From the entries below, copy exactly the lines from the one that contains "for (y = [-latch_half, -flange_in" through the one that contains "obj.matrix_world = Matrix.Identity(4)", both included, and only those.

Modeling code records
┌────────
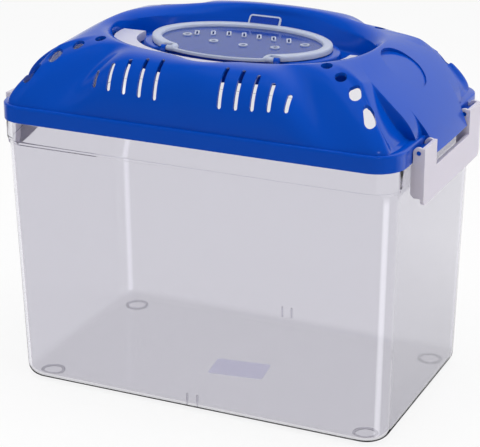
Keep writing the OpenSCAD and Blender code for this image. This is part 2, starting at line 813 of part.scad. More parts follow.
// The clear hatch: an oval plate with a thick rim, a finger tab and two hinge stubs
hatch_z = seat_z + seat_gap;
rim_break = 3;
lug_room = 1;
grille_y = 9;
vent_y = -4;
tab_shift = -2;
module hatch_plate() {
    difference() {
        linear_extrude(hatch_t + hatch_rim_h) oval(hatch_a, hatch_b);
        translate([0, 0, hatch_t])
            linear_extrude(hatch_rim_h + cut) oval(hatch_a - hatch_rim_w, hatch_b - hatch_rim_w);
        for (side = [-1, 1])
            translate([side * (knuckle_x + knuckle_len / 2 - knuckle_in), -hinge_y, -cut])
                translate([-knuckle_len / 2 - rim_break / 2, -lug_r - lug_room, 0])
                    cube([
                        knuckle_len + rim_break,
                        2 * lug_r + 2 * lug_room,
                        hatch_t + hatch_rim_h + 2 * cut
                    ]);
        hatch_grille();
    }
}
module hatch_grille() {
    for (k = [0:grille_n - 1])
        let (
            x = (k - (grille_n - 1) / 2) * grille_pitch,
            long = k % 2 == 0 ? grille_long : grille_short
        )
        translate([x - grille_w / 2, grille_y - long / 2, -cut]) cube([grille_w, long, hatch_t + 2 * cut]);
    for (k = [0:grille_n / 2])
        translate([(k - floor(grille_n / 2) / 2) * 2 * grille_pitch, vent_y, -cut])
            cylinder(d = vent_d, h = hatch_t + 2 * cut, $fn = small_fn);
}
module hatch_knuckle() {
    translate([knuckle_x - knuckle_len, -hinge_y, hinge_z])
        rotate([0, 90, 0]) {
            cylinder(r = knuckle_r, h = knuckle_len + stub_x - knuckle_x, $fn = small_fn);
            cylinder(d = stub_d, h = knuckle_len + stub_x - knuckle_x + stub_len, $fn = small_fn);
        }
}
module hatch_tab() {
    translate([tab_shift - tab_w / 2, hatch_b - hatch_rim_w / 2, hatch_z + hatch_t])
        rotate([tab_slope, 0, 0])
            cube([tab_w, tab_len, tab_t]);
}
module hatch() {
    color(clear_tint) {
        union() {
            translate([0, 0, hatch_z]) hatch_plate();
            hatch_knuckle();
            mirror([1, 0, 0]) hatch_knuckle();
            hatch_tab();
        }
    }
}

// The handle: a flat bail that lies in the moat round the front of the seat
grip_b = crest_b - lip_w - bowl_in - handle_gap / 2;
arm_end = pivot_y + handle_t / 2;
arm_n = 30;
arm_chop = 2;
stub_root = 1;
module handle_outline() {
    outer = oval_arc(handle_out_x, grip_b, -180, 0, arm_n);
    inner = oval_arc(handle_out_x - handle_arm_w, grip_b - grip_w, 0, -180, arm_n);
    polygon(concat(
        outer,
        [
            [handle_out_x, arm_end - arm_chop],
            [handle_out_x - arm_chop, arm_end],
            [handle_out_x - handle_arm_w + arm_chop, arm_end],
            [handle_out_x - handle_arm_w, arm_end - arm_chop]
        ],
        inner,
        [
            [handle_arm_w - handle_out_x, arm_end - arm_chop],
            [handle_arm_w - handle_out_x - arm_chop, arm_end],
            [arm_chop - handle_out_x, arm_end],
            [-handle_out_x, arm_end - arm_chop]
        ]
    ));
}
// Side view of the bail: flat, with round ends at the pivots
module handle_side() {
    translate([-handle_out_x - cut, pivot_y, pivot_z])
        rotate([0, 90, 0]) {
            cylinder(d = handle_t, h = 2 * handle_out_x + 2 * cut, $fn = small_fn);
            translate([-handle_t / 2, -pivot_y - crest_b, 0])
                cube([handle_t, pivot_y + crest_b, 2 * handle_out_x + 2 * cut]);
        }
}
module handle() {
    color(handle_white) {
        union() {
            intersection() {
                translate([0, 0, pivot_z - handle_t / 2]) linear_extrude(handle_t) handle_outline();
                handle_side();
            }
            for (side = [0, 1])
                mirror([side, 0, 0])
                    translate([handle_out_x - stub_root, pivot_y, pivot_z])
                        rotate([0, 90, 0])
                            cylinder(d = pivot_d, h = pivot_len + stub_root, $fn = small_fn);
        }
    }
}

// A latch: a face with two arms, side flanges and a snap bead, on the +X end
face_in = latch_x + face_gap;
latch_low = latch_z - latch_drop;
latch_rise = 3.4;
latch_top = latch_z + latch_rise;
snap_clear = 0.3;
snap_out = collar_len / 2 + snap_clear;
module latch_outline() {
    r = latch_corner_r;
    difference() {
        union() {
            translate([-latch_half + r, latch_low]) square([2 * latch_half - 2 * r, plate_h]);
            translate([-latch_half, latch_low + r]) square([2 * latch_half, latch_top - latch_low - r]);
            for (side = [-1, 1])
                translate([side * (latch_half - r), latch_low + r]) circle(r = r, $fn = small_fn);
        }
        translate([-flange_in, latch_low + plate_h]) square([2 * flange_in, latch_drop]);
    }
}
flange_low = latch_low + latch_corner_r;
flange_bevel = 2.5;
module latch_flange(y) {
    translate([0, y + flange_t, 0])
        rotate([90, 0, 0])
            linear_extrude(flange_t)
                difference() {
                    union() {
                        translate([latch_x, latch_z]) circle(r = eye_r, $fn = small_fn);
                        polygon([
                            [skirt_len / 2 + side_gap, latch_z],
                            [skirt_len / 2 + side_gap, skirt_z - side_gap],
                            [collar_len / 2 + side_gap, skirt_z - side_gap - skirt_out],
                            [collar_len / 2 + side_gap, flange_low + flange_bevel],
                            [collar_len / 2 + side_gap + flange_bevel, flange_low],
                            [face_in + cut, flange_low],
                            [face_in + cut, latch_z]
                        ]);
                    }
                    translate([latch_x, latch_z])
                        circle(r = latch_pin_d / 2 + bore_gap, $fn = small_fn);
                }
}
snap_z = collar_z - seat_gap;
snap_edge = 1;
module snap_bead() {
    translate([0, flange_in - side_gap, 0])
        rotate([90, 0, 0])
            linear_extrude(2 * flange_in - 2 * side_gap)
                polygon([
                    [face_in + cut, snap_z],
                    [snap_out, snap_z],
                    [snap_out, snap_z - snap_edge],
                    [face_in + cut, snap_z - snap_edge - snap_h]
                ]);
}
module latch() {
    color(latch_white) {
        union() {
            translate([face_in, 0, 0])
                rotate([90, 0, 90]) linear_extrude(latch_t) latch_outline();
            for (y = [-latch_half, -flange_in - flange_t, flange_in, latch_half - flange_t])
                latch_flange(y);
            snap_bead();
        }
    }
}
module latch_left() {
    mirror([1, 0, 0]) latch();
}
module latch_right() {
    latch();
}

tank();
lid();
hatch();
handle();
latch_left();
latch_right();
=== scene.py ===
"""Looks for the plastic pet keeper: a clear tapered tank, a domed blue lid with its feeding
hatch and folding handle, and a swinging latch at each end. Lengths are worked in millimetres
and put down in metres by MM."""

import math

import bmesh
import bpy
from mathutils import Matrix, Vector


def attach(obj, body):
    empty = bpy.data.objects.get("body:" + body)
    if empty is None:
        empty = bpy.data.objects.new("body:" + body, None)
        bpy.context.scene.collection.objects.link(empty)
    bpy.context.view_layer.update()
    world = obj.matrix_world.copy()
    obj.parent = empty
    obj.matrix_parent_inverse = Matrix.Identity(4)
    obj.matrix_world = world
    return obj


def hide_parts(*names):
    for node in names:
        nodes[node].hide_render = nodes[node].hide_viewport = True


MM = 0.001
WELD, FINE_WELD = 0.002, 0.001  # mm: points nearer than this become one
POINT = 0.0005  # mm: a ring this small welds into one point
SIDES = (-1, 1)
QUARTERS = [(sx, sy) for sx in SIDES for sy in SIDES]

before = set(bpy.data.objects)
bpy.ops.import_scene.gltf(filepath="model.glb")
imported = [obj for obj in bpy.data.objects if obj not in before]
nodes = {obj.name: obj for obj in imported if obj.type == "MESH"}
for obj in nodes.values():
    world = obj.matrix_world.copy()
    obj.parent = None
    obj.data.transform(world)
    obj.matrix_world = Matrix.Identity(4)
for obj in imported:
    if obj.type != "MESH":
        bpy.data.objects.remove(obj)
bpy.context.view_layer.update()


# ---------------------------------------------------------------- sizes that pieces share, in mm

# The tank: half sizes and corner at the collar, the wall, and the draft of each side.
TANK_X, TANK_Y, TANK_R, TANK_WALL, DRAFT = 147.0, 88.85, 18.0, 2.0, 4.0
FOOT_Z, FLOOR_Z, COLLAR_Z, SHOULDER_Z, TANK_Z = 1.0, 3.4, 186.2, 200.7, 209.0

# The lid's skirt: half sizes and corner, and the heights of its foot and of the dome on it.
SKIRT_X, SKIRT_Y, SKIRT_R = 150.0, 91.85, 21.0
SKIRT_Z, DOME_Z = 201.0, 213.0

# The pivots of the hatch and of the handle, and the handle's reach along its own.
HINGE_Y, HINGE_Z = -36.0, 251.9
PIVOT_Y, PIVOT_Z, HANDLE_OUT = 6.0, 246.8, 97.1


# ---------------------------------------------------------------- small helpers


def mix(a, b, t):
    """The value a share t of the way from a to b."""
    return a + (b - a) * t


def ease(a, b, v):
    """0 up to a and 1 from b on, with a smooth rise between them."""
    t = min(1.0, max(0.0, (v - a) / (b - a)))
    return t * t * (3 - 2 * t)


def hump(half, v):
    """1 at nought, falling smoothly to 0 at half to either side."""
    t = min(1.0, abs(v) / half)
    return (1 - t * t) ** 2


def quarter(n):
    """The turns of a quarter round in n steps, from 0 to a right angle."""
    return [math.pi / 2 * k / n for k in range(n + 1)]


def oval_ring(a, b, z, n=120):
    """An ellipse with half axes a and b, as n points at a height."""
    turns = [2 * math.pi * i / n for i in range(n)]
    return [(a * math.cos(turn), b * math.sin(turn), z) for turn in turns]


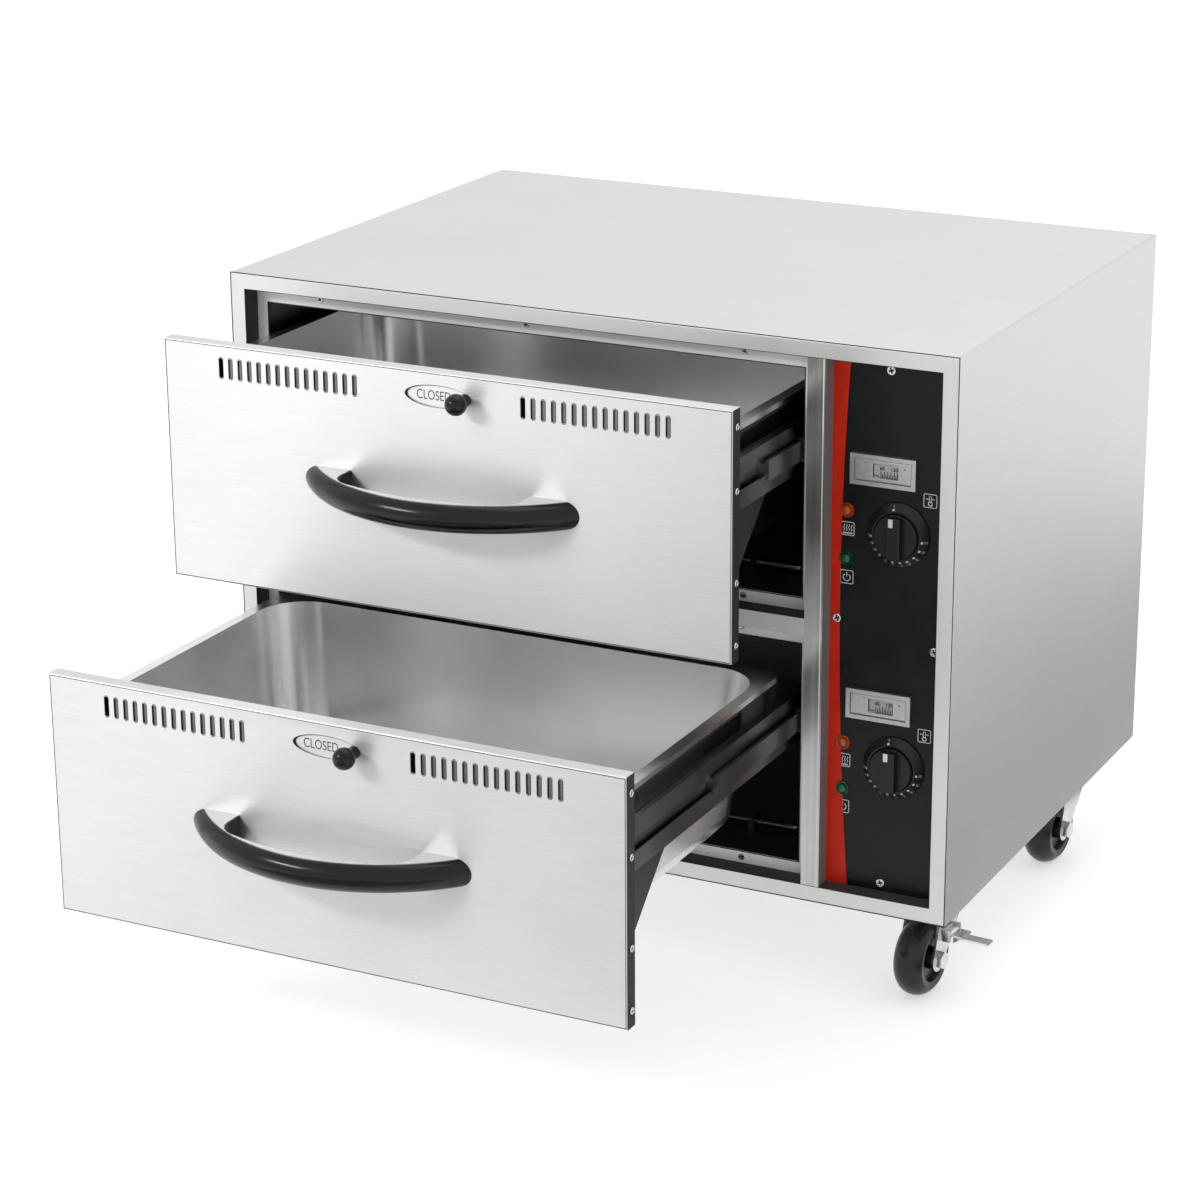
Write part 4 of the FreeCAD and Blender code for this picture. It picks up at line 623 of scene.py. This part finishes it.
└────────
**Full solution**
            for (y = [-latch_half, -flange_in - flange_t, flange_in, latch_half - flange_t])
                latch_flange(y);
            snap_bead();
        }
    }
}
module latch_left() {
    mirror([1, 0, 0]) latch();
}
module latch_right() {
    latch();
}

tank();
lid();
hatch();
handle();
latch_left();
latch_right();
=== scene.py ===
"""Looks for the plastic pet keeper: a clear tapered tank, a domed blue lid with its feeding
hatch and folding handle, and a swinging latch at each end. Lengths are worked in millimetres
and put down in metres by MM."""

import math

import bmesh
import bpy
from mathutils import Matrix, Vector


def attach(obj, body):
    empty = bpy.data.objects.get("body:" + body)
    if empty is None:
        empty = bpy.data.objects.new("body:" + body, None)
        bpy.context.scene.collection.objects.link(empty)
    bpy.context.view_layer.update()
    world = obj.matrix_world.copy()
    obj.parent = empty
    obj.matrix_parent_inverse = Matrix.Identity(4)
    obj.matrix_world = world
    return obj


def hide_parts(*names):
    for node in names:
        nodes[node].hide_render = nodes[node].hide_viewport = True


MM = 0.001
WELD, FINE_WELD = 0.002, 0.001  # mm: points nearer than this become one
POINT = 0.0005  # mm: a ring this small welds into one point
SIDES = (-1, 1)
QUARTERS = [(sx, sy) for sx in SIDES for sy in SIDES]

before = set(bpy.data.objects)
bpy.ops.import_scene.gltf(filepath="model.glb")
imported = [obj for obj in bpy.data.objects if obj not in before]
nodes = {obj.name: obj for obj in imported if obj.type == "MESH"}
for obj in nodes.values():
    world = obj.matrix_world.copy()
    obj.parent = None
    obj.data.transform(world)
    obj.matrix_world = Matrix.Identity(4)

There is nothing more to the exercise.